De leur côté, les phtalates se chargent des rideaux de douche, des ballons, des cosmétiques, des tissus, des ­bouteilles d’eau minérale et, sans scrupule, du matériel hospitalier…
Ces produits chimiques sont autant de perturbateurs endocriniens. Quand les experts dressent la liste des troubles et des risques, celle-ci se présente comme un bottin : bouleversement hormonal, anomalie de l’appareil génital des jeunes garçons, obésité, cancer des testicules, de la prostate, du sein, diabète, maladie cardio-vasculaire, hyper­activité, asthme, problème thyroïdien, fertilité en berne, troubles du comportement… En somme, un cocktail aux saveurs de la modernité et aux effets guère grisants.

L’exposition aux produits est à faible dose, certes. Mais elle se fait tous les jours, en permanence et en même temps. En 1970, contrairement à aujourd’hui, on ne détectait pas encore de PBDE dans le lait maternel. Il faudra plusieurs années pour apporter les preuves de toxicité de chaque produit.

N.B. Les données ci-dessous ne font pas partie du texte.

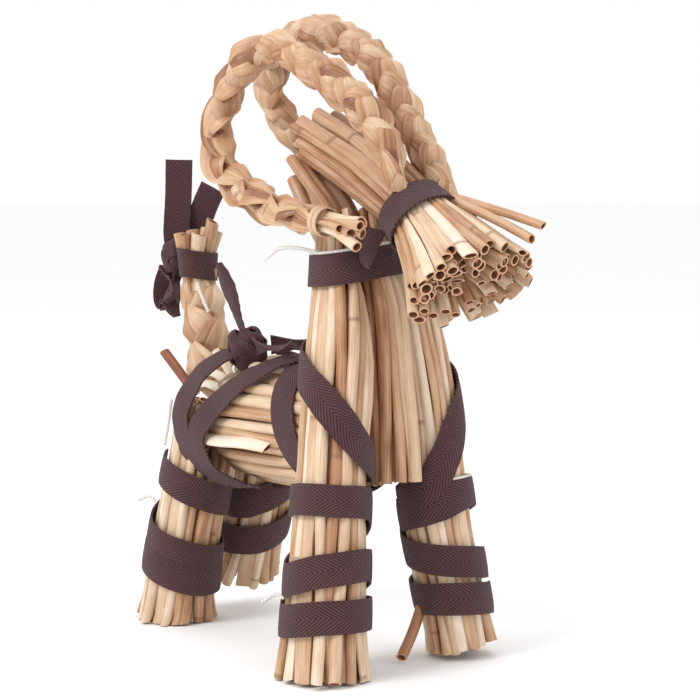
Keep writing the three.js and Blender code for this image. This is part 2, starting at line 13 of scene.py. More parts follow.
import bpy
import numpy as np
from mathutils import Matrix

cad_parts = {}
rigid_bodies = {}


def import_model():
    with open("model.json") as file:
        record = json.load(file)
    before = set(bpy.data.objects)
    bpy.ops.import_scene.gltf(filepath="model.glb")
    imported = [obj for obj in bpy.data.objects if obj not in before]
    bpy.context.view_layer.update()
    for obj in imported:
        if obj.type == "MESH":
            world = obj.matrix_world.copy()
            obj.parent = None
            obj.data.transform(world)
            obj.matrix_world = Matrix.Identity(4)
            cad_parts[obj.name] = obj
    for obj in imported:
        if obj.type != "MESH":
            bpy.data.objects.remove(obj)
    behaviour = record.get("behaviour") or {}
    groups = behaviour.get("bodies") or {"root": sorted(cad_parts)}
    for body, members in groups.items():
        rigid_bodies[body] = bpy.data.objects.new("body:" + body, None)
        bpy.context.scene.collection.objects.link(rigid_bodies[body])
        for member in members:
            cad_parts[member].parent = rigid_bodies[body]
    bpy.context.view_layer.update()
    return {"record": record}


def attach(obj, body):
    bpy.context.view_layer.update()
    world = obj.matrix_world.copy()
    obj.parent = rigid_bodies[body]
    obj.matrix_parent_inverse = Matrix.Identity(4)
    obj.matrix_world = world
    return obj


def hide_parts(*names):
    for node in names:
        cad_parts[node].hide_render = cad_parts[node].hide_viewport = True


for left_over in list(bpy.data.objects):
    bpy.data.objects.remove(left_over)
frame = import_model()

# %% [markdown]
# ## Sizes and places
#
# The CAD part was drawn from a working origin on the ground between the front feet, and then moved so
# that its origin is under the middle of its box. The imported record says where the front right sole
# went, and that gives the shift. So the bundles' sizes can be repeated here as they were drawn, in
# millimetres, and turned into metres in one place.

# %% From drawing millimetres to metres
MM = 0.001
SOLE_AS_DRAWN = np.array([1, -34.6, 0]) * MM
mounts = {mount["name"]: mount for mount in frame["record"]["mounts"]}
SHIFT = np.array(mounts["front_right_sole"]["pos_m"]) - SOLE_AS_DRAWN


def place(points):
    """Points as drawn, in millimetres, as points in metres in the goat's frame."""
    return np.asarray(points, float) * MM + SHIFT


def unit(vectors):
    """Vectors along the last axis, made one long."""
    return vectors / np.maximum(np.linalg.norm(vectors, axis=-1, keepdims=True), 1e-12)


def smooth_line(rows, share):
    """A smooth line through rows of numbers, and its slope, at shares of its length. A little before 0
    or past 1 it runs straight on."""
    rows = np.asarray(rows, float)
    share = np.atleast_1d(np.asarray(share, float))
    inside = np.clip(share, 0, 1)
    ends = np.vstack([2 * rows[0] - rows[1], rows, 2 * rows[-1] - rows[-2]])
    step = inside * (len(rows) - 1)
    first = np.minimum(step.astype(int), len(rows) - 2)
    f = (step - first)[:, None]
    a, b, c, d = (ends[first + i] for i in range(4))
    value = b + 0.5 * ((c - a) * f + (2 * a - 5 * b + 4 * c - d) * f**2 + (3 * b - a - 3 * c + d) * f**3)
    slope = 0.5 * ((c - a) + 2 * (2 * a - 5 * b + 4 * c - d) * f + 3 * (3 * b - a - 3 * c + d) * f**2)
    slope = slope * (len(rows) - 1)
    return value + slope * (share - inside)[:, None], slope


print("shift from the drawing, mm:", np.round(SHIFT / MM, 2))

# %% [markdown]
# ## Camera, floor and light
#
# The goat stands on a plain pale floor and is seen from its front right, a little from above, with a
# long lens, as a shop shows a toy. One big soft light from the viewer's left gives each straw its
# round look, and a weaker one from the right keeps the gaps from going black.

# %% Camera
LENS = 103.8  # mm, on a 36 mm sensor
heading = unit(np.array([-0.788, 0.616, 0]))
pitch = math.radians(4.56)
looking = heading * math.cos(pitch) + np.array([0, 0, -math.sin(pitch)])
camera = bpy.data.objects.new("camera", bpy.data.cameras.new("camera"))
camera.data.lens = LENS
camera.data.sensor_width = 36
camera.location = place([606.6, -495.3, 187])
bpy.context.scene.collection.objects.link(camera)


def aim(thing, direction):
    """Turns a camera or a lamp, which looks down its own -Z, to look along a direction."""
    from mathutils import Vector

    thing.rotation_euler = Vector(direction).to_track_quat("-Z", "Y").to_euler()


aim(camera, looking)
bpy.context.scene.camera = camera
bpy.context.scene.view_settings.view_transform = "Standard"

# %% Soft studio light
GOAT_MIDDLE = np.array([0, 0, 0.12])
to_camera = -heading
to_right = np.array([0.616, 0.788, 0])
up = np.array([0, 0, 1])


def soft_light(name, towards_camera, rightwards, upwards, size, watts, tint=(1, 1, 1)):
    """A square lamp beside the camera, in metres from the goat's middle, that looks at the goat."""
    lamp = bpy.data.objects.new(name, bpy.data.lights.new(name, "AREA"))
    offset = to_camera * towards_camera + to_right * rightwards + up * upwards
    lamp.location = GOAT_MIDDLE + offset
    lamp.data.size = size
    lamp.data.energy = watts
    lamp.data.color = tint
    aim(lamp, -offset)
    bpy.context.scene.collection.objects.link(lamp)


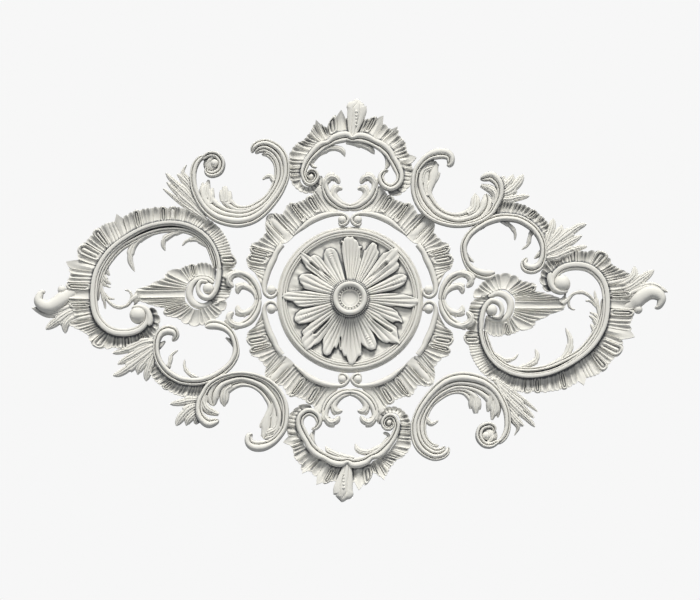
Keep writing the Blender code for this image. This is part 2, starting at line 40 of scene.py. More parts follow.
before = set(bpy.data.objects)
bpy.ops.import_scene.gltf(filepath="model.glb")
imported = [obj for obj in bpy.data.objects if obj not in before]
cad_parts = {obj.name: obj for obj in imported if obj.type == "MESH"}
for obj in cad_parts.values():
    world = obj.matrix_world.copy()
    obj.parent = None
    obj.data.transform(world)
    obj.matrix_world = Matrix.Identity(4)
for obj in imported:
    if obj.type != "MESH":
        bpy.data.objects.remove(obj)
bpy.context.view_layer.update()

En attendant, s’interrogent les experts, « faut-il laisser les enfants aussi exposés ? ». En attendant encore, la réalisatrice, qui n’a pas peur du 25e degré, donne la recette pour confectionner une maladie contemporaine : « Faire mariner une masse de perturbateurs endocriniens dans les liquides amniotiques des années 1950 et 1960. Quand les enfants de l’ère synthétique atteignent l’âge adulte, constatez l’augmentation des problèmes de santé publique. »


Au reste, les pouvoirs publics ne sont guère bavards sur le sujet. L’industrie chimique a la main lourde. Et s’il est difficile de sortir de l’omniprésence des produits, à moins de rejoindre fissa une communauté amish, beaucoup plaident au moins pour une société régulatrice, une approche rationnelle pour mesurer leur utilité par rapport aux risques.